#### MATERIAL PROVIDED
________________________________________

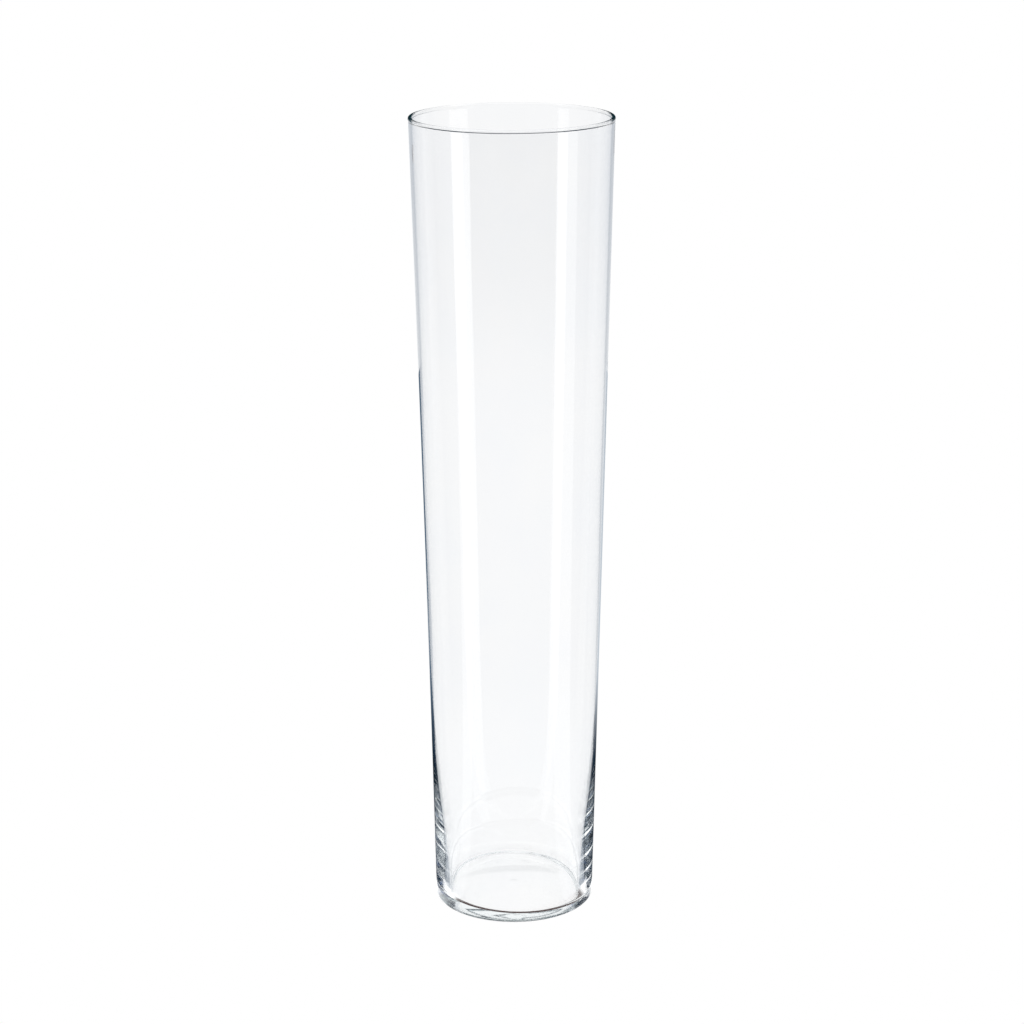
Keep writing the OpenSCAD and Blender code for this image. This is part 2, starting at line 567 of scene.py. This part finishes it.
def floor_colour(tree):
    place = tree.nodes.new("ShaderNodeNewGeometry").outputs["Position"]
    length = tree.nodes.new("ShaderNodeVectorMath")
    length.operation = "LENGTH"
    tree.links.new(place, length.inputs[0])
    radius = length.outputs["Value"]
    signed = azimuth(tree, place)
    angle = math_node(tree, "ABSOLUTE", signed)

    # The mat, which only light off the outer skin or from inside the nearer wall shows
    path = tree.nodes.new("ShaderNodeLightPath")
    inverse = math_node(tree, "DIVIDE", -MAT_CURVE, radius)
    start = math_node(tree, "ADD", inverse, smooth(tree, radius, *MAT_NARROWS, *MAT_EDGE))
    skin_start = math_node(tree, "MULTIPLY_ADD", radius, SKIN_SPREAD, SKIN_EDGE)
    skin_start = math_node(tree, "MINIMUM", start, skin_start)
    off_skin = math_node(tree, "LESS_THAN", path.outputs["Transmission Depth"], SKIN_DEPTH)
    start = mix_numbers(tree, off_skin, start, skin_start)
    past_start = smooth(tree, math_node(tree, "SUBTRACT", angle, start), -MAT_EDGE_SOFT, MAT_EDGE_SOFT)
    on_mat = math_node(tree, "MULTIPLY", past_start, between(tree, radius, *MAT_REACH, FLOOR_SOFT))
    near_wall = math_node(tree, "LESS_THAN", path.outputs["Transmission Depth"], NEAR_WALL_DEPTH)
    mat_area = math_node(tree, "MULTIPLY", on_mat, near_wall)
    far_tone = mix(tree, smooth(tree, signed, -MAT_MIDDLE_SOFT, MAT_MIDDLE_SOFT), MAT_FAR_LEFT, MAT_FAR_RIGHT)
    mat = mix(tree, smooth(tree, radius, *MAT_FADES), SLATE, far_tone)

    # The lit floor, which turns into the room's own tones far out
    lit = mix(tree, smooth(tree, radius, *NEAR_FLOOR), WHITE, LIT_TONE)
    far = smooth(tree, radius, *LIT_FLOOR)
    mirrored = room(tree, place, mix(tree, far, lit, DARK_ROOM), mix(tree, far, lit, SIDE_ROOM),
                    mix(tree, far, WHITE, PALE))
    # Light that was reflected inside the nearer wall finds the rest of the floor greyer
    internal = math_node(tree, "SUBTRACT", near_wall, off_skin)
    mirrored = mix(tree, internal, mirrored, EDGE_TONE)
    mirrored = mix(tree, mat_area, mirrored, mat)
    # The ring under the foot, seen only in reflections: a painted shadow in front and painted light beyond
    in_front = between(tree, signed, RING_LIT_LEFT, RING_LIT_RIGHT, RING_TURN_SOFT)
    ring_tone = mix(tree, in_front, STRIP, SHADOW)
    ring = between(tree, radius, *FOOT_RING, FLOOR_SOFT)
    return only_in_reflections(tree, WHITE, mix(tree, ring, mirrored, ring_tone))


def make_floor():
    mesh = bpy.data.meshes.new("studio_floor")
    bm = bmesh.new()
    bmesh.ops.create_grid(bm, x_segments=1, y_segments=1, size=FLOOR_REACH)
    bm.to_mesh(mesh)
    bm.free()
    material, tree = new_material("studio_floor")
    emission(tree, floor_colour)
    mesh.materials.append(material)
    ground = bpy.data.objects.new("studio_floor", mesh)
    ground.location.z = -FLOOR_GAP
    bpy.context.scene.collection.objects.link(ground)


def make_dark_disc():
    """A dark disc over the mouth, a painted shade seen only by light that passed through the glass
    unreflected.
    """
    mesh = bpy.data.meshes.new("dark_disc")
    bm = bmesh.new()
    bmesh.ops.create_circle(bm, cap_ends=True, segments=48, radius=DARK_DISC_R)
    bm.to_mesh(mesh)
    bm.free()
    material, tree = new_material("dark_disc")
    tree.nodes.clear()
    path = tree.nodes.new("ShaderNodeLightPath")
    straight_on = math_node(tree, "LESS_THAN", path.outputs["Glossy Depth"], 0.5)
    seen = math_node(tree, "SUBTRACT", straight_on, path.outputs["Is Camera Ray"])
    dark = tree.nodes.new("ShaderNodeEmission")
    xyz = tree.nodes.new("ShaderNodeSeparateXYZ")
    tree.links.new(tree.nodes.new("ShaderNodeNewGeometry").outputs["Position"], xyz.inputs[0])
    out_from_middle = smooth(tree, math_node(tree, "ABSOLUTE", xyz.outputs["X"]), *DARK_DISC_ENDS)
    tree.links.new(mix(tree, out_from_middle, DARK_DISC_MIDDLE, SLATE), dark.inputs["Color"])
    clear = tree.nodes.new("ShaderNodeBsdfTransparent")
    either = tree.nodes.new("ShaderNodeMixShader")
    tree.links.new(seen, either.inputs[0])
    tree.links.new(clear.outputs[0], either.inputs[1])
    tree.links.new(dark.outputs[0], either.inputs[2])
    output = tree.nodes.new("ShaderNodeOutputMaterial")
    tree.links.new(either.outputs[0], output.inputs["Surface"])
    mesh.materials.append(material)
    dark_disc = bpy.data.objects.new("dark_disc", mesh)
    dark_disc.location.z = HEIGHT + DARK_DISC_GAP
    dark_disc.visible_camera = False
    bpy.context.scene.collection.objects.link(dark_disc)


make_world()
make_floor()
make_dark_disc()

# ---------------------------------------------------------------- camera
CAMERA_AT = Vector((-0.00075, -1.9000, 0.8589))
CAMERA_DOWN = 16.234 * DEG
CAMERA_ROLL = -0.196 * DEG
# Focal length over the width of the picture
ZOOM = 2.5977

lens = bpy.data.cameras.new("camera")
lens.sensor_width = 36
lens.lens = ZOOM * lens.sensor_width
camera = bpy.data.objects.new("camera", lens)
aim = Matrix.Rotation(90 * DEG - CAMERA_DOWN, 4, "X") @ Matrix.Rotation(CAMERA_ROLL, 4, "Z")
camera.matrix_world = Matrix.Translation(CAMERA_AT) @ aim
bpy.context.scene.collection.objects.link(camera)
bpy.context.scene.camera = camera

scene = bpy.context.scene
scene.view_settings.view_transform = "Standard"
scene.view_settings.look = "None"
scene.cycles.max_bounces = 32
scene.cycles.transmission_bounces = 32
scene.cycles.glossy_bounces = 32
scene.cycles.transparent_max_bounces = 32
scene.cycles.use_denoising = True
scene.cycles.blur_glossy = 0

________________________________________

#### TASK
Quote the listing in full, please, keeping every line exact.

#### TASK ANSWER
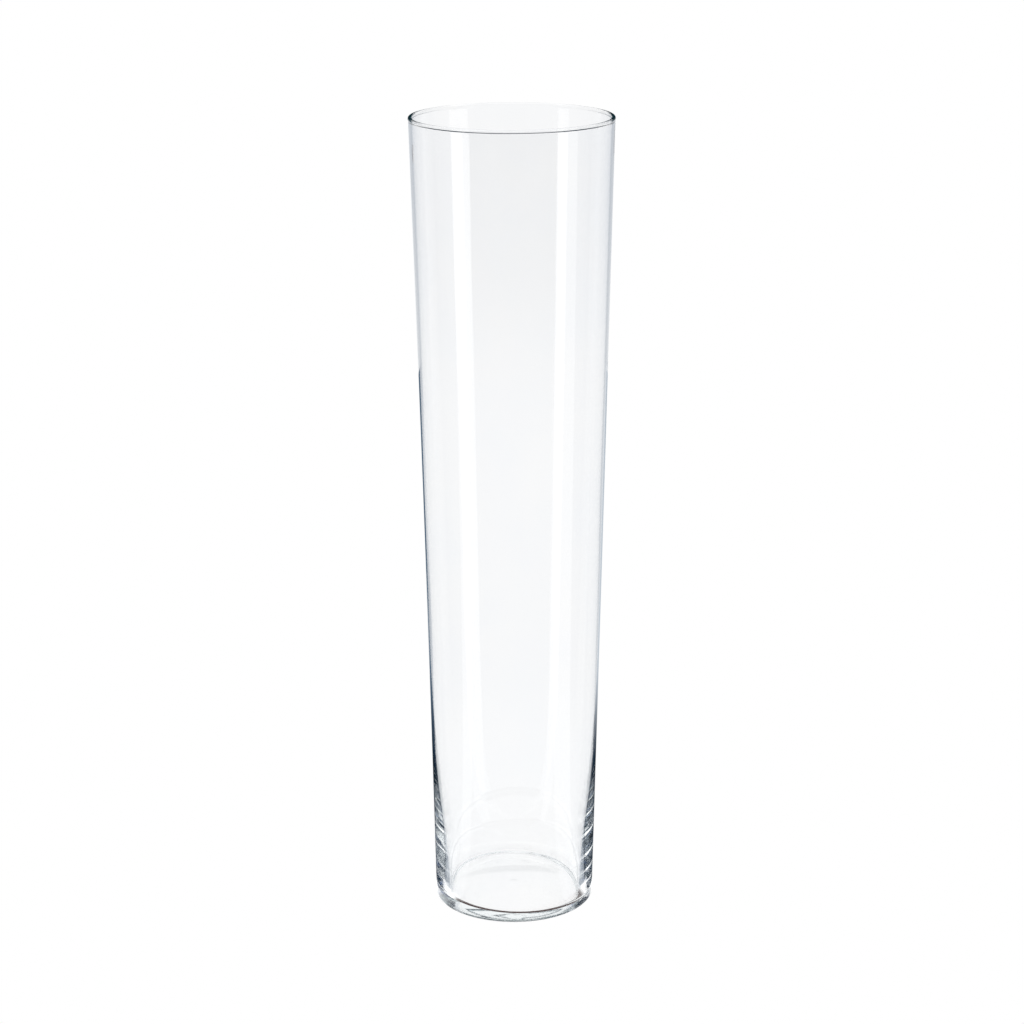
Keep writing the OpenSCAD and Blender code for this image. This is part 2, starting at line 567 of scene.py. This part finishes it.
def floor_colour(tree):
    place = tree.nodes.new("ShaderNodeNewGeometry").outputs["Position"]
    length = tree.nodes.new("ShaderNodeVectorMath")
    length.operation = "LENGTH"
    tree.links.new(place, length.inputs[0])
    radius = length.outputs["Value"]
    signed = azimuth(tree, place)
    angle = math_node(tree, "ABSOLUTE", signed)

    # The mat, which only light off the outer skin or from inside the nearer wall shows
    path = tree.nodes.new("ShaderNodeLightPath")
    inverse = math_node(tree, "DIVIDE", -MAT_CURVE, radius)
    start = math_node(tree, "ADD", inverse, smooth(tree, radius, *MAT_NARROWS, *MAT_EDGE))
    skin_start = math_node(tree, "MULTIPLY_ADD", radius, SKIN_SPREAD, SKIN_EDGE)
    skin_start = math_node(tree, "MINIMUM", start, skin_start)
    off_skin = math_node(tree, "LESS_THAN", path.outputs["Transmission Depth"], SKIN_DEPTH)
    start = mix_numbers(tree, off_skin, start, skin_start)
    past_start = smooth(tree, math_node(tree, "SUBTRACT", angle, start), -MAT_EDGE_SOFT, MAT_EDGE_SOFT)
    on_mat = math_node(tree, "MULTIPLY", past_start, between(tree, radius, *MAT_REACH, FLOOR_SOFT))
    near_wall = math_node(tree, "LESS_THAN", path.outputs["Transmission Depth"], NEAR_WALL_DEPTH)
    mat_area = math_node(tree, "MULTIPLY", on_mat, near_wall)
    far_tone = mix(tree, smooth(tree, signed, -MAT_MIDDLE_SOFT, MAT_MIDDLE_SOFT), MAT_FAR_LEFT, MAT_FAR_RIGHT)
    mat = mix(tree, smooth(tree, radius, *MAT_FADES), SLATE, far_tone)

    # The lit floor, which turns into the room's own tones far out
    lit = mix(tree, smooth(tree, radius, *NEAR_FLOOR), WHITE, LIT_TONE)
    far = smooth(tree, radius, *LIT_FLOOR)
    mirrored = room(tree, place, mix(tree, far, lit, DARK_ROOM), mix(tree, far, lit, SIDE_ROOM),
                    mix(tree, far, WHITE, PALE))
    # Light that was reflected inside the nearer wall finds the rest of the floor greyer
    internal = math_node(tree, "SUBTRACT", near_wall, off_skin)
    mirrored = mix(tree, internal, mirrored, EDGE_TONE)
    mirrored = mix(tree, mat_area, mirrored, mat)
    # The ring under the foot, seen only in reflections: a painted shadow in front and painted light beyond
    in_front = between(tree, signed, RING_LIT_LEFT, RING_LIT_RIGHT, RING_TURN_SOFT)
    ring_tone = mix(tree, in_front, STRIP, SHADOW)
    ring = between(tree, radius, *FOOT_RING, FLOOR_SOFT)
    return only_in_reflections(tree, WHITE, mix(tree, ring, mirrored, ring_tone))


def make_floor():
    mesh = bpy.data.meshes.new("studio_floor")
    bm = bmesh.new()
    bmesh.ops.create_grid(bm, x_segments=1, y_segments=1, size=FLOOR_REACH)
    bm.to_mesh(mesh)
    bm.free()
    material, tree = new_material("studio_floor")
    emission(tree, floor_colour)
    mesh.materials.append(material)
    ground = bpy.data.objects.new("studio_floor", mesh)
    ground.location.z = -FLOOR_GAP
    bpy.context.scene.collection.objects.link(ground)


def make_dark_disc():
    """A dark disc over the mouth, a painted shade seen only by light that passed through the glass
    unreflected.
    """
    mesh = bpy.data.meshes.new("dark_disc")
    bm = bmesh.new()
    bmesh.ops.create_circle(bm, cap_ends=True, segments=48, radius=DARK_DISC_R)
    bm.to_mesh(mesh)
    bm.free()
    material, tree = new_material("dark_disc")
    tree.nodes.clear()
    path = tree.nodes.new("ShaderNodeLightPath")
    straight_on = math_node(tree, "LESS_THAN", path.outputs["Glossy Depth"], 0.5)
    seen = math_node(tree, "SUBTRACT", straight_on, path.outputs["Is Camera Ray"])
    dark = tree.nodes.new("ShaderNodeEmission")
    xyz = tree.nodes.new("ShaderNodeSeparateXYZ")
    tree.links.new(tree.nodes.new("ShaderNodeNewGeometry").outputs["Position"], xyz.inputs[0])
    out_from_middle = smooth(tree, math_node(tree, "ABSOLUTE", xyz.outputs["X"]), *DARK_DISC_ENDS)
    tree.links.new(mix(tree, out_from_middle, DARK_DISC_MIDDLE, SLATE), dark.inputs["Color"])
    clear = tree.nodes.new("ShaderNodeBsdfTransparent")
    either = tree.nodes.new("ShaderNodeMixShader")
    tree.links.new(seen, either.inputs[0])
    tree.links.new(clear.outputs[0], either.inputs[1])
    tree.links.new(dark.outputs[0], either.inputs[2])
    output = tree.nodes.new("ShaderNodeOutputMaterial")
    tree.links.new(either.outputs[0], output.inputs["Surface"])
    mesh.materials.append(material)
    dark_disc = bpy.data.objects.new("dark_disc", mesh)
    dark_disc.location.z = HEIGHT + DARK_DISC_GAP
    dark_disc.visible_camera = False
    bpy.context.scene.collection.objects.link(dark_disc)


make_world()
make_floor()
make_dark_disc()

# ---------------------------------------------------------------- camera
CAMERA_AT = Vector((-0.00075, -1.9000, 0.8589))
CAMERA_DOWN = 16.234 * DEG
CAMERA_ROLL = -0.196 * DEG
# Focal length over the width of the picture
ZOOM = 2.5977

lens = bpy.data.cameras.new("camera")
lens.sensor_width = 36
lens.lens = ZOOM * lens.sensor_width
camera = bpy.data.objects.new("camera", lens)
aim = Matrix.Rotation(90 * DEG - CAMERA_DOWN, 4, "X") @ Matrix.Rotation(CAMERA_ROLL, 4, "Z")
camera.matrix_world = Matrix.Translation(CAMERA_AT) @ aim
bpy.context.scene.collection.objects.link(camera)
bpy.context.scene.camera = camera

scene = bpy.context.scene
scene.view_settings.view_transform = "Standard"
scene.view_settings.look = "None"
scene.cycles.max_bounces = 32
scene.cycles.transmission_bounces = 32
scene.cycles.glossy_bounces = 32
scene.cycles.transparent_max_bounces = 32
scene.cycles.use_denoising = True
scene.cycles.blur_glossy = 0